There is a bottle open most nights though, and you have quietly noticed it is more than it used to be.

You drink good wine. Natural wine, probably. Organic. From small vineyards you learned about through newsletters written by people who sound like they know things. You follow the right accounts. You understand tannins. You can talk about minerality without sounding like you are performing knowledge you do not have.

The drinking is intelligent. Considered. Adult. It has nothing to do with the drinking that ends careers or breaks up families or leads to meetings in church halls. It is wine with dinner. A whiskey to unwind. A beer while cooking. A nightcap because you read somewhere it helps you sleep.

Except you are drinking it alone more often than you used to. And you are finishing bottles faster than you planned to. And you have started calculating how much is left while you are drinking it. And you have started thinking about drinking before you start drinking.

You probably do Dry January. Maybe Sober October. You complete it successfully and congratulate yourself on having no problem with alcohol. Then you go back to drinking exactly as much as you were drinking before, only now with the reassurance that you can stop when you want to.

The drinking is not the problem. The drinking is the treatment.

What you are treating is something sober-curious content will not reach. Something that twelve-step programs are not designed for. Something that cutting back will not solve.

What you are treating is a nervous system that has learned to live at a baseline of activation that feels normal to you but is actually exhausting. A body that has been holding tension for so long that tension feels like home. A mind that has been running the same thoughts on loop for so long that the loop has become background music you cannot turn off.

The wine turns down the volume.

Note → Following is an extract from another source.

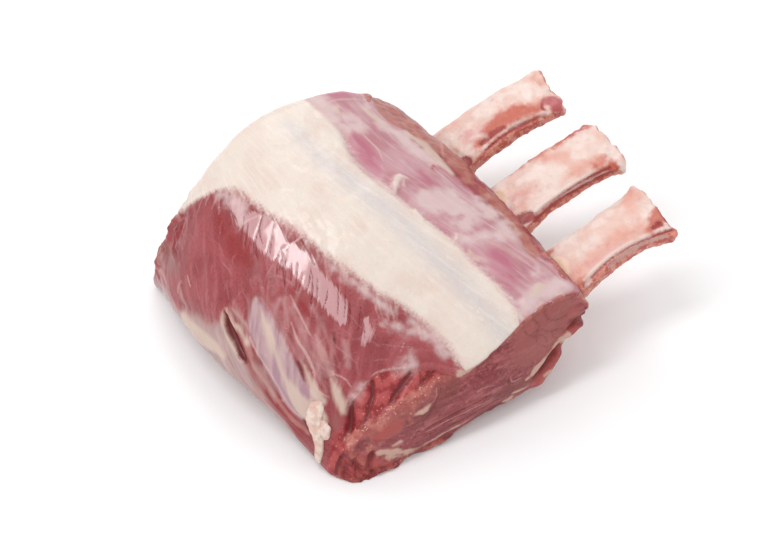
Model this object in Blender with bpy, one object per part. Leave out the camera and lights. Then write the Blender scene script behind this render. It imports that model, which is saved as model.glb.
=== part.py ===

Not all the way off. Just down. Enough that you can sit still without fidgeting. Enough that you can watch something without thinking about tomorrow. Enough that your shoulders drop an inch. Enough that you remember what it feels like to be in your body rather than slightly outside it.

This is why cutting back does not work. This is why moderation feels impossible. This is why you can stop for a month but cannot stop for good. You are not medicating feelings. You are medicating your baseline. And your baseline will not change by changing your drinking. Your baseline will change when you change the pattern that created it.

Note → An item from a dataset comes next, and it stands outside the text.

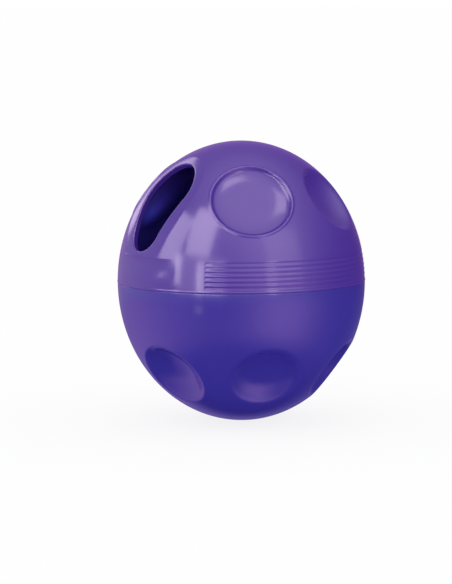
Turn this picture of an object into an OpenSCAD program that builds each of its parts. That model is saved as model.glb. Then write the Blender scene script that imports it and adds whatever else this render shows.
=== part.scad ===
// Treat dispensing ball: an egg shaped plastic ball in two shells, with one treat hole.
// Origin at the centre of the closed ball, +Z along its long axis, treat hole towards -Y.
// Directions round the ball are turns about Z from the treat hole, and a lean is how far a
// feature's outward direction is raised above level.

/* [Body] */
// Height of the closed ball along its long axis
ball_h = 76.2; // [70:0.1:100]
// Width of the ball across the parting line
ball_w = 67.3; // [62:0.1:84]
// Wall thickness of both shells
wall = 2; // [1.6:0.1:2.4]
// Chamfer of the two outer edges that meet at the parting line
seam_chamfer = 0.3; // [0.1:0.05:0.6]

/* [Closure] */
// Height of the neck that plugs into the upper shell
neck_h = 6; // [4:0.1:7.5]
// Wall thickness of the neck
neck_wall = 1.8; // [1.2:0.1:2.4]
// Radial running clearance between the neck and the upper shell
fit_gap = 0.35; // [0.3:0.05:0.5]
// How far the snap bead stands out from the neck
bead_h = 0.2; // [0.1:0.05:0.25]
// Depth below the parting line over which the neck is rooted in the lower shell
root_h = 5; // [4:0.1:7]
// Lead-in chamfer on the top edge of the neck
lead_in = 0.6; // [0.3:0.1:1]

/* [Soft dimples] */
// Radius of a soft dimple where its bowl would meet the skin
dimple_r = 8.8; // [7:0.1:10.2]
// Depth of the bowl below its own edge
dimple_depth = 2.9; // [2:0.1:4.5]
// Radius of the rolled lip round a soft dimple
lip_r = 2.6; // [1:0.1:4]
// Lean of the dimples in the upper shell
upper_lean = 35; // [33:0.5:38]
// Lean of the dimples in the lower shell, below level
lower_lean = 35.5; // [33:0.5:38]
// Number of dimple places round each shell
places = 6; // [5:1:6]
// Turn of the lower dimples against the treat hole
lower_turn = 11.9; // [0:0.1:30]
// Turn of the other upper places against even spacing from the treat hole
upper_turn = 4.5; // [0:0.1:6]

/* [Ringed dishes] */
// Radius of the ring round a dish
dish_r = 10.9; // [8:0.1:11]
// Depth of the dish inside its ring, from edge to middle
dish_depth = 1; // [0.5:0.1:1.5]
// Step down from the ring to the edge of the dish
dish_step = 0.4; // [0.2:0.1:0.8]
// Width of the thin raised ring at its top
ring_w = 0.4; // [0.3:0.05:0.6]
// Height of the raised ring above the skin
ring_h = 0.3; // [0.2:0.05:0.5]
// Lean of the dishes
dish_lean = 36.5; // [33:0.5:38]

/* [Treat hole] */
// Radius of the wide upper end of the hole
hole_top_r = 9.3; // [6:0.1:9.5]
// Radius of the narrow lower end of the hole
hole_low_r = 6.5; // [4:0.1:6.6]
// Distance between the centres of the two ends
hole_span = 11.3; // [8:0.1:12.5]
// Lean of the hole
hole_lean = 33.5; // [30:0.1:38]
// Width of the sunk border round the hole
border_w = 3; // [1:0.1:3.2]
// Depth of the sunk border where it meets the hole
border_depth = 0.6; // [0.3:0.1:1]

/* [Grip band] */
// Number of ribs round the grip band
rib_count = 5; // [3:1:5]
// Spacing of the ribs
rib_pitch = 1.27; // [1:0.01:1.3]
// Height of the lowest rib above the parting line
rib_start = 2.1; // [1.6:0.1:2.3]
// Depth of the grooves that leave the ribs standing
groove_depth = 0.15; // [0.1:0.05:0.3]
// Radius of the round bottom of a groove
groove_r = 0.6; // [0.45:0.05:0.7]
// Half the turn that is left smooth under the treat hole
smooth_turn = 41.4; // [30:0.1:60]

/* [Thumb recess] */
// Height of the ledge at the top of the recess above the parting line
ledge_h = 8.6; // [7.5:0.1:8.8]
// Depth of the recess at its middle
recess_depth = 0.4; // [0.3:0.05:0.6]
// Half the turn that the recess covers
recess_turn = 25; // [20:1:32]
// Step at the ledge, where the skin drops into the recess
ledge_step = 0.1; // [0.05:0.05:0.25]
// Height above the parting line at which the recess runs out
recess_foot = 2.6; // [1.5:0.1:4]

/* [Hidden] */
$fn = 96;
waist_share = 0.985;
arc_steps = 12;
border_steps = 3;
overrun = 1;
outer_a = ball_w / 2;
outer_c = ball_h / 2;
bore_h = neck_h + lead_in;
bore_r = egg_r(wall, bore_h);
neck_r = bore_r - fit_gap;
neck_in_r = neck_r - neck_wall;
bead_z = neck_h / 2;
groove_lift = groove_r - groove_depth;

// Radius at height z of the egg, an inset below the skin
function egg_r(inset, z) = (outer_a - inset) * sqrt(1 - pow(z / (outer_c - inset), 2));

// Points up the side of the egg from height z to its tip, an inset below the skin
function egg_side(inset, z) = [
    for (i = [0:arc_steps])
        let (from = asin(z / (outer_c - inset)), t = from + (90 - from) * i / arc_steps)
            [(outer_a - inset) * cos(t), (outer_c - inset) * sin(t)]];

// Point of the skin whose outward direction has a lean, and how round the skin is there
function lean_size(lean) = norm([outer_a * cos(lean), outer_c * sin(lean)]);
function skin_out(lean) = pow(outer_a, 2) * cos(lean) / lean_size(lean);
function skin_up(lean) = pow(outer_c, 2) * sin(lean) / lean_size(lean);
function skin_r(lean) = (pow(outer_a, 2) / lean_size(lean)
    + pow(outer_a * outer_c, 2) / pow(lean_size(lean), 3)) / 2;
function skin_drop(lean, r) = skin_r(lean) - sqrt(pow(skin_r(lean), 2) - r * r);

// Radius of the sphere that passes through an edge circle and dips by a depth at its middle
function bowl_r(edge, depth) = (edge * edge + depth * depth) / (2 * depth);

// Puts a feature on the skin, its own Z pointing straight out of the ball
module on_skin(turn, lean) {
    rotate([0, 0, turn])
        translate([0, -skin_out(lean), skin_up(lean)])
            rotate([90 - lean, 0, 0])
                children();
}

// Solid half egg above the parting line, with its edge chamfered
module half_egg() {
    rotate_extrude()
        polygon(concat([[0, 0], [outer_a - seam_chamfer, 0]], egg_side(0, seam_chamfer)));
}

// Hollow of the egg above one height, one wall below the skin, open down to a foot outline
module egg_hollow(z, foot) {
    rotate_extrude()
        polygon(concat(foot, egg_side(wall, z)));
}

// Bowl of a soft dimple with its rolled lip, as a cutter
module dimple_cutter(lean) {
    body_r = skin_r(lean);
    sphere_r = bowl_r(dimple_r, dimple_depth);
    mid_z = sphere_r - dimple_depth - skin_drop(lean, dimple_r);
    lip_z = ((body_r - sphere_r - 2 * lip_r) * (body_r + sphere_r) / (body_r + mid_z) - body_r + mid_z) / 2;
    lip_x = sqrt(pow(body_r - lip_r, 2) - pow(lip_z + body_r, 2));
    inner = sphere_r / (sphere_r + lip_r);
    outer = body_r / (body_r - lip_r);
    rim = [lip_x * outer, (lip_z + body_r) * outer - body_r];
    foot = [lip_x * inner, mid_z + (lip_z - mid_z) * inner];
    rotate_extrude()
        difference() {
            union() {
                intersection() {
                    translate([0, mid_z])
                        circle(r = sphere_r);
                    translate([0, foot[1] - sphere_r])
                        square([foot[0], sphere_r]);
                }
                polygon([[0, foot[1]], foot, [lip_x, lip_z], rim, [rim[0], overrun], [0, overrun]]);
            }
            translate([lip_x, lip_z])
                circle(r = lip_r);
        }
}

// Inside face of a soft dimple, one wall behind the bowl
module dimple_back(lean) {
    sphere_r = bowl_r(dimple_r, dimple_depth);
    translate([0, 0, sphere_r - dimple_depth - skin_drop(lean, dimple_r)])
        sphere(r = sphere_r + wall);
}

// Dish with a hollow floor, grown by a wall for the inside face
module dish_form(grow) {
    edge_r = dish_r - ring_w / 2;
    floor_r = bowl_r(edge_r, dish_depth);
    floor_z = floor_r - dish_depth - dish_step - skin_drop(dish_lean, edge_r);
    rotate_extrude()
        difference() {
            translate([0, floor_z - floor_r - grow])
                square([edge_r + grow, floor_r + grow - floor_z + overrun]);
            difference() {
                translate([0, floor_z - 2 * floor_r])
                    square([floor_r, 2 * floor_r]);
                translate([0, floor_z])
                    circle(r = floor_r + grow);
            }
        }
}

// Thin raised ring round a dish
module dish_ring() {
    edge_z = -skin_drop(dish_lean, dish_r);
    rotate_extrude()
        polygon([
            [dish_r - ring_w / 2 - ring_h - dish_step, edge_z - dish_step],
            [dish_r - ring_w / 2, edge_z + ring_h],
            [dish_r + ring_w / 2, edge_z + ring_h],
            [dish_r + ring_w / 2 + ring_h + dish_step, edge_z - dish_step]]);
}

// Outline of the treat hole, a wide round end and a narrow one with straight sides between
module hole_outline() {
    side = acos((hole_top_r - hole_low_r) / hole_span);
    top_y = (hole_span + hole_low_r - hole_top_r) / 2;
    low_y = top_y - hole_span;
    translate([0, top_y])
        circle(r = hole_top_r);
    translate([0, low_y])
        circle(r = hole_low_r);
    top_r = hole_top_r * waist_share;
    low_r = hole_low_r * waist_share;
    polygon([
        [top_r * sin(side), top_y - top_r * cos(side)],
        [-top_r * sin(side), top_y - top_r * cos(side)],
        [-low_r * sin(side), low_y - low_r * cos(side)],
        [low_r * sin(side), low_y - low_r * cos(side)]]);
}

// Sunk border round the treat hole, a row of shallow cones that follows the skin down to the ledge
module hole_border() {
    top_lean = hole_lean + (hole_span + hole_low_r - hole_top_r) / 2 / skin_r(hole_lean) * 180 / PI;
    low_lean = top_lean - hole_span / skin_r(hole_lean) * 180 / PI;
    difference() {
        for (i = [0:border_steps]) {
            lean = low_lean + (top_lean - low_lean) * i / border_steps;
            r = hole_low_r + (hole_top_r - hole_low_r) * i / border_steps;
            edge_z = -skin_drop(lean, r + border_w);
            rise = overrun - edge_z;
            on_skin(0, lean)
                translate([0, 0, edge_z - 2 * border_depth])
                    cylinder(
                        r1 = r - border_w,
                        r2 = r + border_w * (1 + rise / border_depth),
                        h = 2 * border_depth + rise);
        }
        cylinder(r = outer_a + overrun, h = ledge_h);
    }
}

// The treat hole, cut straight through the wall along its own direction
module treat_hole() {
    reach = skin_drop(hole_lean, hole_top_r + hole_span / 2) + 2 * wall;
    on_skin(0, hole_lean)
        translate([0, 0, -reach])
            linear_extrude(height = reach + overrun)
                hole_outline();
}

// Grooves that leave the ribs of the grip band standing, all but the smooth stretch
module rib_grooves() {
    for (i = [0:rib_count]) {
        z = rib_start + rib_pitch * (i - 1 / 2);
        rotate([0, 0, smooth_turn - 90])
            rotate_extrude(angle = 360 - 2 * smooth_turn)
                translate([egg_r(0, z) + groove_lift, z])
                    circle(r = groove_r, $fn = 24);
    }
}

// Hollow for the thumb under the treat hole, round from the ledge to its foot and gone at its ends
module thumb_recess() {
    top = [egg_r(0, ledge_h) - ledge_step, ledge_h];
    foot = [egg_r(0, recess_foot), recess_foot];
    half = norm(top - foot) / 2;
    hollow_r = bowl_r(half, recess_depth);
    out = [top[1] - foot[1], foot[0] - top[0]] / (2 * half);
    middle = (top + foot) / 2 + out * (hollow_r - recess_depth);
    skin = egg_r(0, middle[1]);
    shift = (2 * skin * recess_depth - pow(recess_depth, 2))
        / (2 * skin * (1 - cos(recess_turn)) - 2 * recess_depth);
    intersection() {
        translate([0, shift, middle[1]])
            rotate([0, 0, -90 - recess_turn])
                rotate_extrude(angle = 2 * recess_turn)
                    translate([middle[0] + shift, 0])
                        circle(r = hollow_r);
        cylinder(r = outer_a + overrun, h = ledge_h);
    }
}

// Upper shell: treat hole, ringed dishes, soft dimples, grip band and thumb recess
module upper_shell() {
    color("#6b52a3")
        difference() {
            union() {
                half_egg();
                for (i = [1:2:places - 1])
                    on_skin(i * 360 / places + upper_turn, dish_lean)
                        dish_ring();
            }
            difference() {
                egg_hollow(bore_h, [[0, -overrun], [bore_r, -overrun]]);
                for (i = [1:2:places - 1])
                    on_skin(i * 360 / places + upper_turn, dish_lean)
                        dish_form(wall);
                for (i = [2:2:places - 1])
                    on_skin(i * 360 / places + upper_turn, upper_lean)
                        dimple_back(upper_lean);
            }
            for (i = [1:2:places - 1])
                on_skin(i * 360 / places + upper_turn, dish_lean)
                    dish_form(0);
            for (i = [2:2:places - 1])
                on_skin(i * 360 / places + upper_turn, upper_lean)
                    dimple_cutter(upper_lean);
            hole_border();
            treat_hole();
            rib_grooves();
            thumb_recess();
            rotate_extrude()
                translate([bore_r - fit_gap / 2, bead_z])
                    circle(r = bead_h + fit_gap / 2, $fn = 24);
        }
}

// Lower shell: six soft dimples and the neck that plugs into the upper shell
module lower_shell() {
    root_r = egg_r(wall, root_h);
    color("#4a3a9c")
        difference() {
            union() {
                mirror([0, 0, 1])
                    half_egg();
                cylinder(r = neck_r, h = neck_h - lead_in);
                translate([0, 0, neck_h - lead_in])
                    cylinder(r1 = neck_r, r2 = neck_r - lead_in, h = lead_in);
                rotate_extrude()
                    translate([neck_r - bead_h, bead_z])
                        circle(r = 2 * bead_h, $fn = 24);
            }
            difference() {
                mirror([0, 0, 1])
                    egg_hollow(root_h, [
                        [0, -neck_h - overrun],
                        [neck_in_r, -neck_h - overrun],
                        [neck_in_r, root_h - root_r + neck_in_r]]);
                for (i = [0:places - 1])
                    on_skin(i * 360 / places + lower_turn, -lower_lean)
                        dimple_back(-lower_lean);
            }
            for (i = [0:places - 1])
                on_skin(i * 360 / places + lower_turn, -lower_lean)
                    dimple_cutter(-lower_lean);
        }
}

lower_shell();
upper_shell();
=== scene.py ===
import bpy
import math
import numpy as np
from mathutils import Matrix, Vector


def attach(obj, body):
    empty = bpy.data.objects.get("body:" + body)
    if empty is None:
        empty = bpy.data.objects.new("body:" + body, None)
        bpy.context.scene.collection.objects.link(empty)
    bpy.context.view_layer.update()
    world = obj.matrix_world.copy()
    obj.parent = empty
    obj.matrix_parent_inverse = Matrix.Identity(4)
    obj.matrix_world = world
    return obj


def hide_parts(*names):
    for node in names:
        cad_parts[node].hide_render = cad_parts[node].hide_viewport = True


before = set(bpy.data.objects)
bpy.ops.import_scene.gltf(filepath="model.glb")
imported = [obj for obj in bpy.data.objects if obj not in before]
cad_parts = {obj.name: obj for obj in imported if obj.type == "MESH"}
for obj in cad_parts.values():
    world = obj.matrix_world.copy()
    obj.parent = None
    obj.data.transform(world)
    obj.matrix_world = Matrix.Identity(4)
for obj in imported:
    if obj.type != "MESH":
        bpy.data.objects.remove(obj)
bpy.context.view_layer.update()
print("frame loaded")

# The ball in millimetres: origin in its middle, +Z up its long axis, treat hole towards -Y.
# A turn is in degrees round from the treat hole, a lean in degrees above level.
ball = {
    "width": 67.3,
    "height": 76.2,
    "wall": 2.0,
    "bandTop": 8.75,      # where the dome's patches end and the band begins
    "capHeight": 35.6,    # where the patches end at the crown
    "edgeRound": 0.15,    # rounding of the two edges at the parting line
}
metresPerMm = 0.001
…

High-functioning people who drink like this are not drinking because they are sad. They are drinking because they are tense. They are not drinking to celebrate. They are drinking to come down. They are not drinking to socialize. They are drinking to feel like themselves.

Most addiction models do not account for this. Most addiction models assume you are drinking to escape something. You are drinking to arrive at something. A state that used to be natural to you but has been trained out of you by decades of running on overdrive. You are drinking to access a version of yourself that your life has no room for when you are sober.

When someone comes to me with this pattern, we do not focus on the drinking. We focus on what the drinking is doing. What state it is creating. What feeling it is providing. Then we work on creating that state and providing that feeling without the wine. This is not willpower work. This is nervous system work.

When the underlying pattern shifts, something interesting happens. The drinking does not require management. It does not require counting or tracking or rules. It becomes genuinely optional. You can have a glass of wine because you want one, not because your body is demanding one. You can not have a glass of wine because you do not want one, not because you are white-knuckling through another evening of forcing yourself to be present for a life that feels slightly too much without chemical assistance.

If you are drinking more than you planned to more often than you can explain, the issue is probably not your relationship with alcohol. The issue is probably your relationship with your own nervous system. Fix that and the drinking sorts itself out. Keep focusing on the drinking and miss what is actually driving it, and you will manage symptoms instead of changing patterns.

You are not medicating a problem. You are medicating a pattern. Change the pattern and you will not need the medicine.